Module 2: Data Modeling for Scalable and Interpretable Structures
- Choose between normalized, dimensional, and data vault modeling based on query performance, historical tracking, and maintenance requirements.
- Design conformed dimensions to enable consistent reporting across business functions and prevent metric fragmentation.
- Implement slowly changing dimension (SCD) Type 2 logic to preserve historical accuracy for strategic trend analysis.
- Balance granularity of fact tables against storage costs and query response times for executive reporting needs.
- Standardize naming conventions and metadata definitions to reduce ambiguity in cross-functional reporting.
- Decide on surrogate vs. natural keys based on source system stability and integration complexity.
- Validate model extensibility by simulating new data source integrations during design phase.
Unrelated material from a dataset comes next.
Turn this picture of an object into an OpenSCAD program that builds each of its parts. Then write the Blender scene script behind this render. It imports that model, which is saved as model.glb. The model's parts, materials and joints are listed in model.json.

Module 3: Source System Integration and Data Ingestion Architecture
- Assess source system availability, latency, and API limitations to determine batch vs. near-real-time ingestion schedules.
- Implement change data capture (CDC) mechanisms for high-frequency transactional systems to minimize data staleness.
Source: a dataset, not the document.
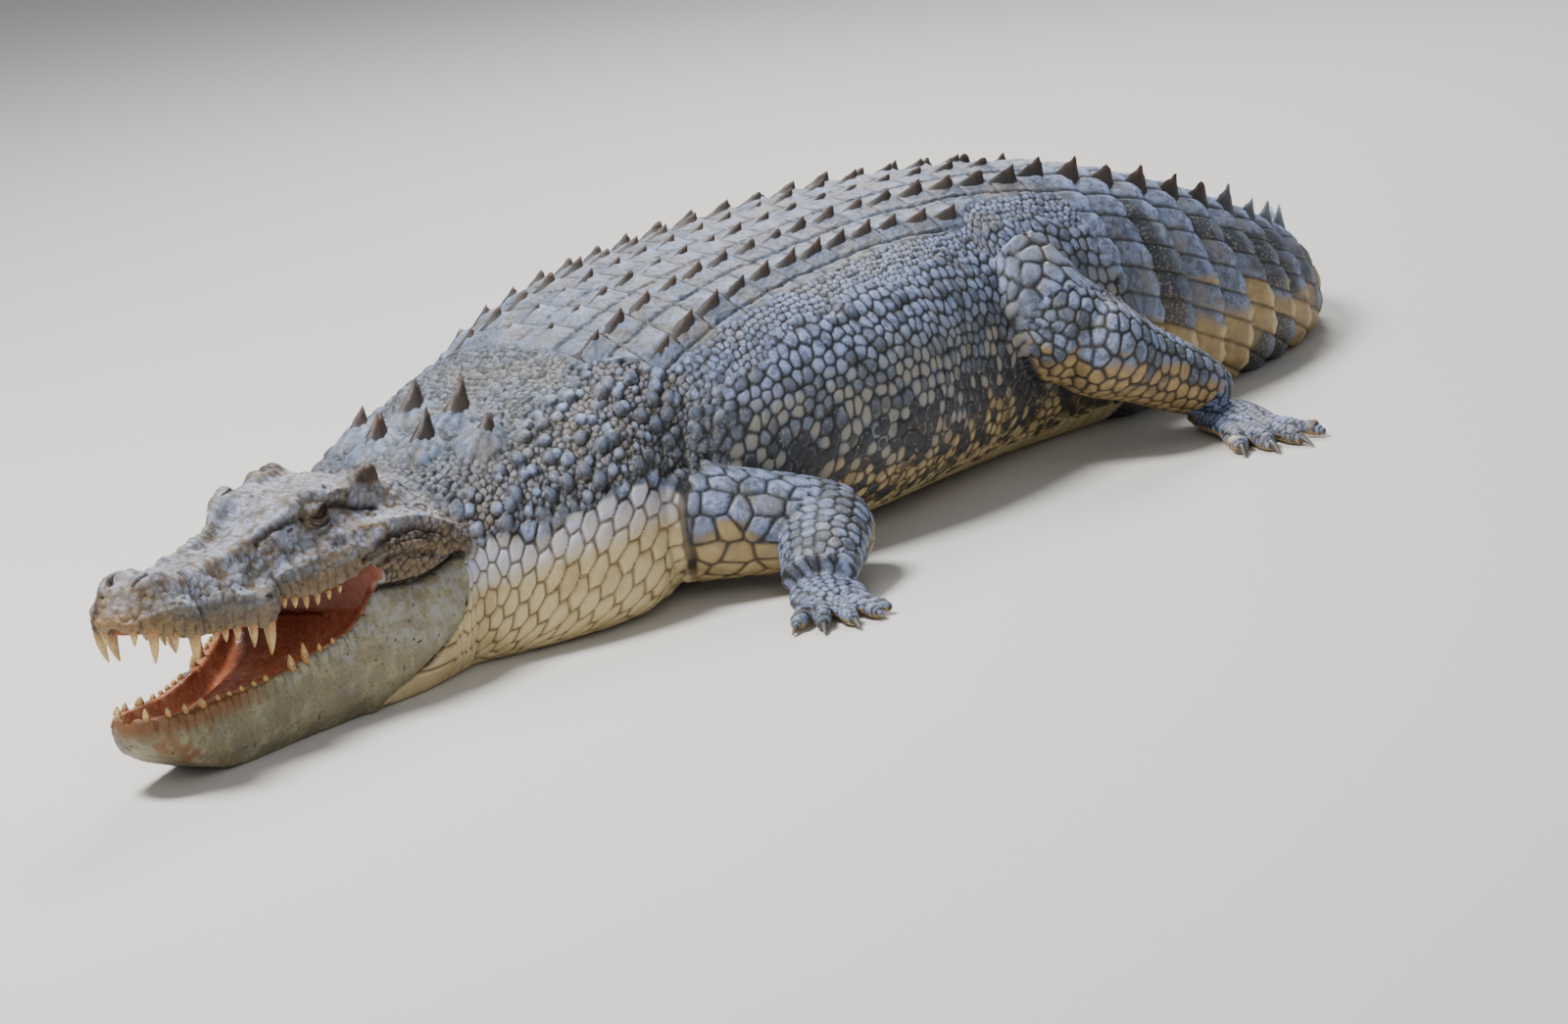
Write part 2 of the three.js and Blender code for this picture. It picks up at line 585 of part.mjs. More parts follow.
function headMeshes() {
  const sockets = Object.values(SIDES).map((side) => eye(side, EYE_RADIUS + GAP));
  const upper = withTeeth(headUpper(), UPPER_TEETH, cheekHalf, lipHeight, -1);
  const skull = mainPiece(sockets.reduce((body, socket) => body.subtract(socket), upper));
  const eyes = Object.entries(SIDES)
    .map(([name, side]) => named(`eye_${name}`, eye(side, EYE_RADIUS), COLOURS.eye));
  return [named('head_upper', skull, COLOURS.head),
    named('lower_jaw', withTeeth(lowerJaw(), LOWER_TEETH, jawHalf, rimHeight, 1), COLOURS.jaw),
    named('tongue', tongue(), COLOURS.mouth), ...eyes];
}

function limbMeshes(lengths, plans, girth, toePlan) {
  return plans.flatMap((plan) => {
    const names = lengths.map((length) => `${length}_${plan.side}`);
    return Object.entries(limb(names, plan, girth, toePlan))
      .map(([name, body]) => named(name, body, name.includes('claw') ? COLOURS.claw : COLOURS.flank));
  });
}

function buildModel() {
  const group = new THREE.Group();
  group.add(...trunkMeshes(), ...headMeshes());
  group.add(...limbMeshes(['upper_arm', 'forearm', 'hand'], FRONT_LIMBS, ARM, HAND_TOES));
  group.add(...limbMeshes(['thigh', 'shank', 'foot'], HIND_LIMBS, LEG, FOOT_TOES));
  return group;
}

/** Puts the origin under the middle of the model's box. */
function centred(group) {
  const box = new THREE.Box3().setFromObject(group);
  const middle = box.getCenter(new THREE.Vector3());
  group.position.set(-middle.x, -middle.y, -box.min.z);
  return group;
}

export default centred(buildModel());
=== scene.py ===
import bpy
import math
import numpy as np
from mathutils import Matrix, Vector


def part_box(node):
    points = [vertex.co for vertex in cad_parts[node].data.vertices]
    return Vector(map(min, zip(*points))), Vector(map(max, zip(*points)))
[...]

- Negotiate access rights and service-level agreements (SLAs) with source system owners for reliable data delivery.
- Design fault-tolerant ingestion pipelines with retry logic and alerting for failed extractions.
- Handle schema drift in source systems by implementing dynamic metadata parsing or schema validation gates.
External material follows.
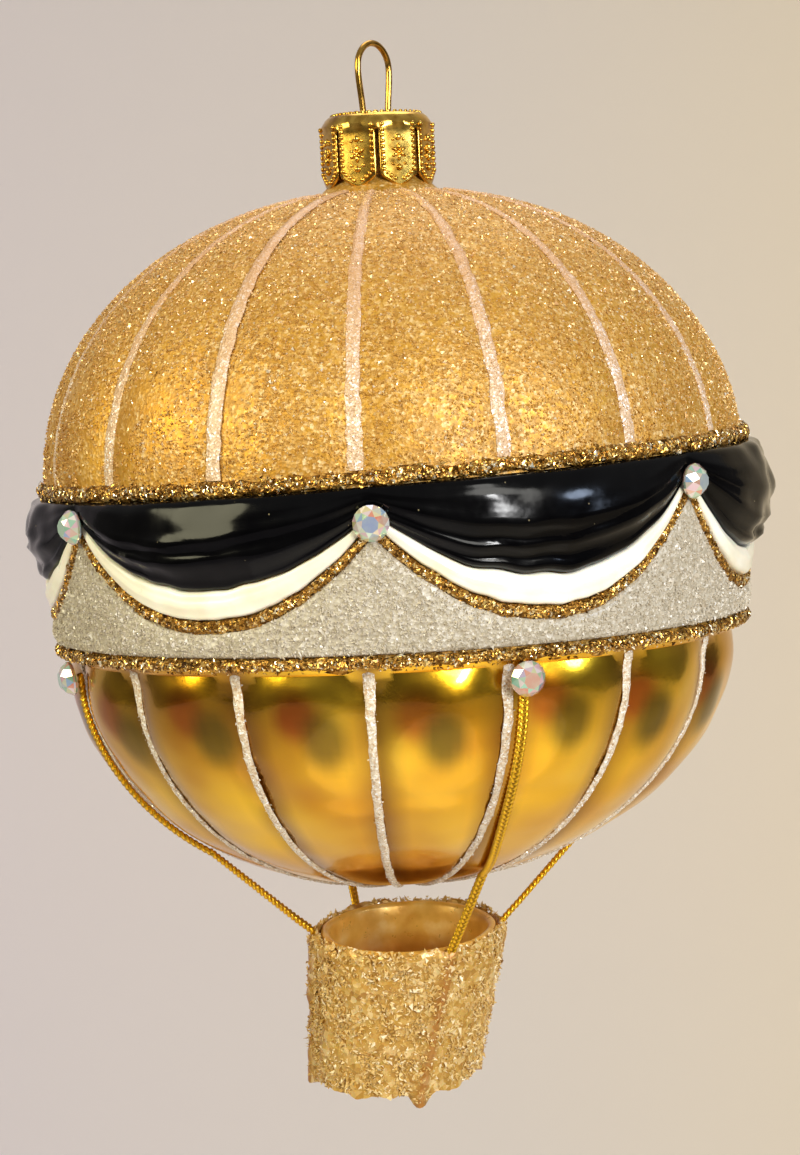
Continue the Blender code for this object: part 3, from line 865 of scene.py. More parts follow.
def place_spun(builder: bmesh.types.BMesh, place: Place) -> None:
    """Move each vertex of a spun sheet to its real place.

    Args:
        builder: a sheet from spun_rows.
        place: gives places in millimetres for row numbers and azimuths.
    """
    marks = np.array([vert.co for vert in builder.verts]) / MM
    row = np.rint(np.hypot(marks[:, 0], marks[:, 1])).astype(int) - 1000
    azimuth = np.degrees(np.arctan2(marks[:, 0], -marks[:, 1]))
    for vert, spot in zip(builder.verts, place(row, azimuth) * MM):
        vert.co = spot


def make_piece(name: str, builder: bmesh.types.BMesh, sharp: float = 45.0) -> bpy.types.Object:
    """Turn a bmesh into an object with closed seams and outward faces.

    Args:
        name: name of the piece.
        builder: its mesh, which is freed.
        sharp: edges above this angle in degrees stay sharp.

    Returns:
        The new object.
    """
    bmesh.ops.remove_doubles(builder, verts=builder.verts, dist=1e-6)
    bmesh.ops.recalc_face_normals(builder, faces=builder.faces)
    if builder.calc_volume(signed=True) < 0.0:
        bmesh.ops.reverse_faces(builder, faces=builder.faces)
    mesh = bpy.data.meshes.new(name)
    builder.to_mesh(mesh)
    builder.free()
    mesh.shade_smooth()
    mesh.set_sharp_from_angle(angle=math.radians(sharp))
    return link_piece(name, mesh)


def link_piece(name: str, mesh: bpy.types.Mesh) -> bpy.types.Object:
    """Put a mesh into the scene as an object.

    Args:
        name: name of the object.
        mesh: its mesh.

    Returns:
        The object.
    """
    piece = bpy.data.objects.new(name, mesh)
    bpy.context.scene.collection.objects.link(piece)
    return piece


def mesh_points(piece: bpy.types.Object) -> Array:
    """Vertices of a piece.

    Args:
        piece: the piece.

    Returns:
        Their places in millimetres.
    """
    flat = np.empty(len(piece.data.vertices) * 3, np.float32)
    piece.data.vertices.foreach_get("co", flat)
    return flat.reshape(-1, 3).astype(float) / MM


def carry(piece: bpy.types.Object, name: str, values: Array) -> None:
    """Store one number for each vertex of a piece under a name."""
    data = piece.data.attributes.new(name, "FLOAT", "POINT").data
    data.foreach_set("value", np.ascontiguousarray(values, np.float32))


def deliver(
    piece: bpy.types.Object, finish: Finish, slot: str, *nodes: str, body: Body = Body.BALLOON,
) -> None:
    """Dress a piece, set it on its body and let it stand for its CAD nodes.

    Args:
        piece: the finished object.
        finish: its finish.
        slot: the record's material slot; not used.
        nodes: the CAD nodes it replaces.
        body: the body it rides on.
    """
    if not piece.data.materials:
        piece.data.materials.append(finish.material())
    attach(piece, body.value)
    if nodes:
        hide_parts(*nodes)
    LOG.info("%s: %d faces", piece.name, len(piece.data.polygons))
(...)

- Optimize extraction windows to avoid performance degradation on production operational systems.
- Document data provenance at ingestion to support auditability and regulatory compliance.
Module 4: Data Quality Management and Trust Frameworks
- Define data quality rules (completeness, accuracy, consistency) per data domain in collaboration with business data stewards.
- Implement automated data profiling during ETL to detect anomalies before loading into warehouse tables.
- Establish data quality scoring and dashboards to communicate reliability of metrics to decision-makers.
- Configure data rejection and quarantine workflows for records failing validation thresholds.
- Balance data cleansing efforts against source system improvement initiatives to avoid downstream patching.
- Track data quality trends over time to identify systemic issues in upstream processes.
- Integrate data quality checks into CI/CD pipelines for data model changes.
Module 5: Performance Optimization and Query Governance
- Select partitioning and indexing strategies based on common query patterns from business intelligence tools.
- Implement materialized views or aggregate tables to accelerate response times for executive dashboards.
- Set query timeout and resource allocation policies to prevent long-running reports from degrading system performance.
- Monitor query execution plans to identify inefficient joins or full table scans in reporting workloads.
- Establish usage quotas or throttling for self-service analytics users to maintain service levels.
- Optimize ETL job sequencing to minimize lock contention during peak reporting hours.
- Negotiate refresh frequency of summary tables based on business need vs. computational cost.
Module 6: Security, Access Control, and Regulatory Compliance
- Implement role-based access control (RBAC) with least-privilege principles for warehouse schemas and tables.
- Enforce data masking or row-level security for sensitive fields such as PII or compensation data.
- Integrate with enterprise identity providers (e.g., Active Directory, SSO) for centralized authentication.
- Log all data access and query activities for audit trail compliance with regulations like GDPR or SOX.
- Classify data sensitivity levels and apply encryption at rest and in transit accordingly.
- Coordinate with legal and compliance teams to document data retention and deletion policies.
- Conduct access review cycles to deactivate permissions for personnel who have changed roles.
Module 7: Metadata Management and Data Discovery
- Deploy a centralized metadata repository to catalog tables, definitions, owners, and usage statistics.
- Automate metadata extraction from ETL workflows and database schemas to maintain accuracy.
- Integrate business glossary terms with technical metadata to bridge communication gaps.
- Enable search and annotation features so analysts can discover and contextualize datasets.
- Track data lineage from source to consumption to support impact analysis for system changes.
- Expose metadata via APIs for integration with BI tools and data catalog applications.
- Enforce metadata completeness as a gate in deployment pipelines for new data objects.
Module 8: Change Management and Lifecycle Governance
- Establish a data change advisory board (CAB) to review and approve structural modifications to the warehouse.
- Implement version control for ETL scripts, data models, and configuration files using Git workflows.
- Define backward compatibility policies when modifying existing tables or metrics.
- Communicate schema changes to downstream consumers through release notes and deprecation timelines.
- Manage environment promotion (dev → test → prod) with automated testing and deployment scripts.
- Archive or decommission legacy tables based on usage metrics and business relevance.
- Conduct post-implementation reviews after major releases to capture operational lessons.
Module 9: Measuring and Communicating Data Warehouse Value
- Track adoption metrics such as active users, query volume, and report generation frequency.
- Link specific business decisions to data warehouse insights through case documentation.
- Calculate time-to-insight reduction by comparing current reporting cycles to historical benchmarks.
- Quantify cost savings from reduced reliance on manual data collection and spreadsheet modeling.
- Survey business stakeholders on data trust, usability, and relevance of warehouse outputs.
- Monitor incident rates and resolution times to assess operational reliability.
- Present value metrics to executive sponsors to justify ongoing investment and resource allocation.